Cenevre toplantılarına paralel olarak, Kazakistan'ın başkenti Astana'da Türkiye, Rusya ve İran'ın garantörlüğünde 5 toplantı düzenlendi.

3-4 Mayıs'ta düzenlenen 4. turda, taraflar, Suriye'de çatışmaların en yoğun olduğu 4 alanda "çatışmasızlık bölgeleri" oluşturulmasına karar verdi.

Astana toplantılarının beşincisi, 4-5 Temmuz'da tarafların "çatışmasızlık bölgeleri"nin sınırların güvenliği ve idaresi konularını görüştü.

Toplantıya, ABD ve Rusya'nın Suriye'nin güneyinde, "güney cephesi" olarak bilinen Dera ve Kuneytra illerinde ayrı bir güvenli bölge kurma kararı damga vurdu.

9 Temmuz'da yürürlüğe giren ateşkesle birlikte bölgeye Rus askeri polisi intikal etti.

Son turun bitiminde garantörler, İdlib, Humus ve Şam'daki "çatışmasızlık bölgeleri"nin uygulanmasına dair Ortak Çalışma Grubu oluşturma kararı aldı.

14-15 Eylül'de düzenlenecek Astana 6 toplantısında, tarafların bu üç bölge için müzakerelere devam etmeleri bekleniyor.

Ülke genelindeki birçok cephede çatışmalar durmuş olsa da rejim, çatışmasızlık bölgelerine saldırılarını sürdürüyor.

SİYASİ GEÇİŞİN YOL HARİTASI

Cenevre müzakerelerinin zeminini, 2012'nin Haziran ayındaki ilk toplantıda kabul edilen Cenevre 1 Bildirisi oluşturuyor.

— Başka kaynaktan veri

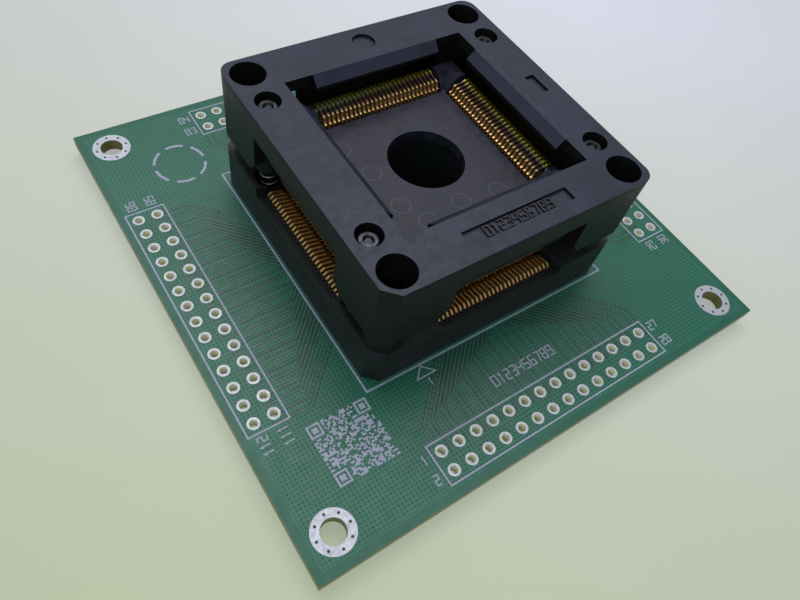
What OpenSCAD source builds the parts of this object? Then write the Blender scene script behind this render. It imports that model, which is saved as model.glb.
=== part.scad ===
// Open-top zero-insertion-force test socket for a quad flat package,
// soldered to its square adapter board.
// X runs along the front edge of the board, Y towards the rear, Z up.
// The origin is the middle of the board's outline, on the surface it stands on.

/* [Adapter board] */
// Length of each side of the square board
board_w = 70; // [66:1:80]
// Thickness of the board
board_t = 1.6; // [1.2:0.1:2.4]
// Distance of the corner mounting holes from the board's edges
mount_inset = 4; // [3:0.1:5]
// Diameter of the corner mounting holes
mount_d = 3.0; // [2.6:0.1:3.6]
// Width of the metal land round each mounting hole
mount_land = 1.05; // [0.8:0.05:1.6]
// Thickness of the plated lands and pads
plating_t = 0.05; // [0.04:0.01:0.1]

/* [Header holes] */
// Pitch of the header holes
header_pitch = 2.54; // [2.5:0.02:2.54]
// Number of columns of header holes on each side
header_cols = 14; // [10:1:14]
// Distance of the outer row from the front and rear edges
header_inset_y = 2.87; // [2:0.01:4]
// Distance of the outer row from the left and right edges
header_inset_x = 2.3; // [2:0.05:4]
// How far the front rows lie to the right, and the rear rows to the left
header_shift_x = 0.6; // [0:0.05:1]
// How far the left rows lie to the rear, and the right rows to the front
header_shift_y = 0.35; // [0:0.05:1]
// Inner diameter of a plated header hole
header_d = 1.0; // [0.8:0.05:1.1]
// Outer diameter of a header pad
header_pad_d = 1.55; // [1.5:0.05:1.8]

/* [Socket] */
// How far the socket's middle lies behind the middle of the board
socket_back = 0.35; // [-0.5:0.05:0.8]
// Radius of the rounded corners
corner_r = 1.8; // [1:0.1:2.2]
// Chamfer on the corner next to contact 1
key_chamfer = 1.7; // [1:0.1:2]
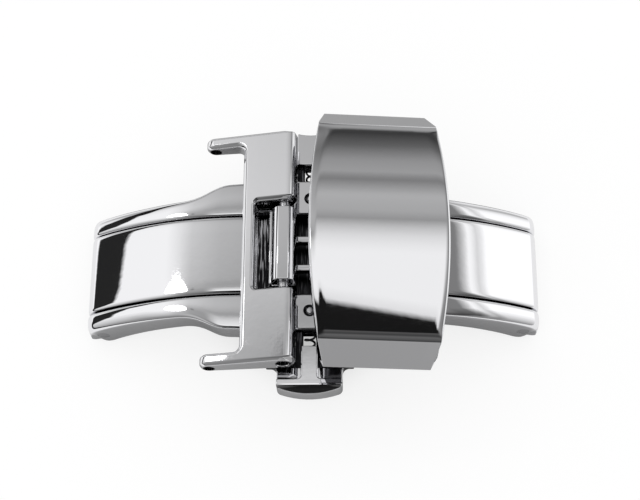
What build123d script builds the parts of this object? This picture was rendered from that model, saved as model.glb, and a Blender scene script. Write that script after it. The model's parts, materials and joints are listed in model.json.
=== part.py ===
from build123d import *
import math
import os

# Butterfly deployant clasp for a leather strap, shut.
# X runs along the strap, Y across it, Z up from the wrist side.
# The pieces are drawn about the middle plane of the strap. In the files the origin lies on the surface
# that the clasp stands on, midway between the end pins and midway between the near and far ends.

# Strap that the clasp is made for
strap_width = 18.0
strap_bar_hole_r = 0.45

# Clearances
press_gap = 0.01
run_gap = 0.04
slide_gap = 0.05
side_gap = 0.07
overrun = 2.0

# Arched base: a flat middle, and arms that curve down to an eye at each end
pin_reach = 17.3
eye_r = 1.35
crown_flat = 5.6
crown_r = 22.8
base_depth = 2.0
middle_bow = 0.18
knee_x = 6.3
knee_half = 6.42
waist_x = 11.0
waist_half = 5.2
end_half = 5.05
knee_pull_share = 0.42
waist_pull_share = 0.52
rail_inner_half = 3.5
outer_bevel = 0.42
inner_bevel = 0.3
floor_reach = 4.3
floor_thick = 0.5
end_pin_r = 0.5

# Button slides, their channel and the plates riveted over it
plate_half = 3.1
plate_thick = 0.4
plate_bevel = 0.14
rivet_share = 0.468
rivet_r = 0.35
rivet_sink_r = 0.5
rivet_sink_depth = 0.12
slide_side_wall = 0.36
button_travel = 0.8
catch_inner = 1.0
catch_width = 0.5
catch_rise = 0.1
catch_under = 0.72
shoulder_half = 3.5
shoulder_start = 1.0
shoulder_set_in = 0.6
shoulder_r = 0.55
stem_half = 0.64
stem_stand = 1.4
stem_rise = 0.15
stem_root_r = 0.3
thumb_half = 2.6
thumb_stand = 0.69
thumb_depth = 1.24
thumb_bow = 0.5
thumb_corner_r = 0.45
thumb_roll_r = 1.35
thumb_roll = 0.85
tab_half = 1.1
tab_set_in = 0.08
tab_hollow = 0.15

# Return springs of the buttons
wire_r = 0.09
wire_sides = 6
coil_r = 0.4
coil_turns = 4

# Wings that lie between the rails
wing_thick = 1.3
wing_bevel = 0.36
wing_inner_end = 2.75
neck_thick = 0.5
neck_round = 0.24
neck_rise = 1.4
knuckle_half = 3.2
knuckle_r = 1.0
knuckle_flat = 0.9
hinge_x = 2.05
hinge_rise = 1.5
hinge_pin_r = 0.45
hinge_pin_reach = 0.1
post_front = 1.1
post_thick = 0.6
post_inner = 1.95
post_outer = 3.05
nib_under = 0.85
nib_foot = 1.4

# Strap link with its two lugs
link_nose_r = 1.05
lug_reach = 5.8
lug_rise = 0.6
lug_tip_r = 0.75
lug_width = 1.05
link_plate_end = 3.38
lug_root_r = 0.55
notch_depth = 2.35
notch_half = 3.8
notch_corner_r = 0.3
link_bevel = 0.24

# Cover, in its own frame: x from the hinge pin towards the strap, z away from it
cover_tilt = 6.9
cover_overhang = 1.03
cover_rim = 1.82
cover_flank_run = 1.88
cover_edge = 3.7
cover_crown = 4.6
cover_wall = 0.75
cover_front_middle = 2.43
cover_front_side = 1.32
cover_back_middle = 8.65
cover_back_side = 7.58
cover_back_corner_r = 0.9
cover_front_corner_r = 0.25
cheek_thick = 0.95
cheek_top = 3.4
barrel_inner = 3.8

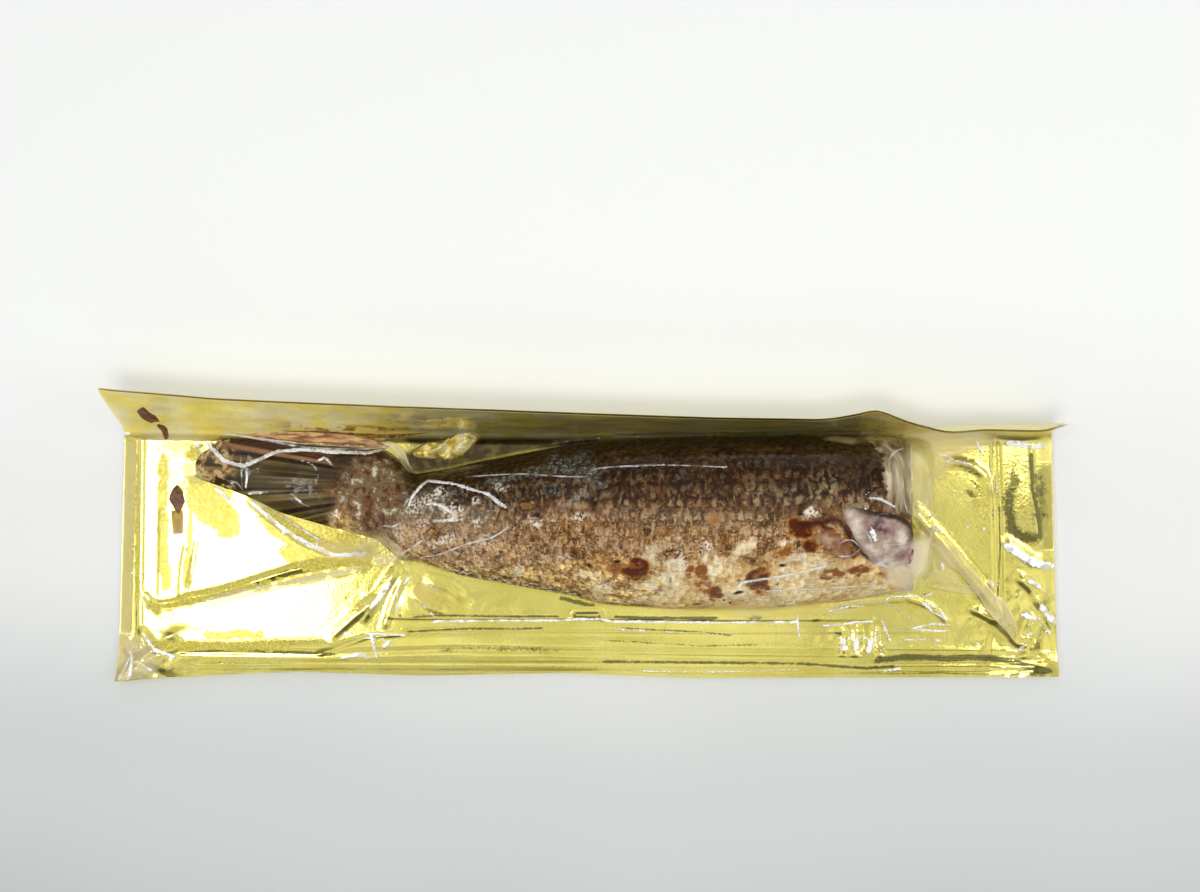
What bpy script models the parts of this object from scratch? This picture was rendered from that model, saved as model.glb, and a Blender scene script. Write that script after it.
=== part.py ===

Söz konusu bildiri, ateşkes sağlanmasını, tutukluların serbest bırakılmasını ve abluka altındaki bölgelere insani yardım ulaştırılmasını hedefliyor. Ardından, muhalefet ve rejimin karşılıklı rızasıyla belirlenen isimlerden oluşacak tam yetkili geçiş yönetimi kurulması gerekiyor. Geçiş yönetiminin tam yetkili olması, devlet başkanının yani Esed’in üzerinde bir pozisyonda olmasını beraberinde getiriyor. Aralık 2015'te kabul edilen 2254 sayılı karar da muhalefet ve rejim heyetlerinin müzakereleri sonuçlandırmasının ardından geçiş yönetimi kurmasını öngörüyor. Buna göre, müzakerelerin 6 ay içinde tamamlanıp geçiş yönetimi kurulması, yeni yönetimin 12 aylık dönemde bir anayasa hazırlayıp ülkeyi adil seçime götürmesi gerekiyor.

Cenevre müzakerelerinin ilki 30 Haziran 2012'de yapılmıştı. Cenevre 2, 22 Ocak 2014'te başlamış ancak sonuçsuz kalmıştı. 29 Ocak 2016'da üçüncü kez başlayan görüşmeler, Esed rejiminin Halep'i kuşatmaya alması nedeniyle sona ermişti.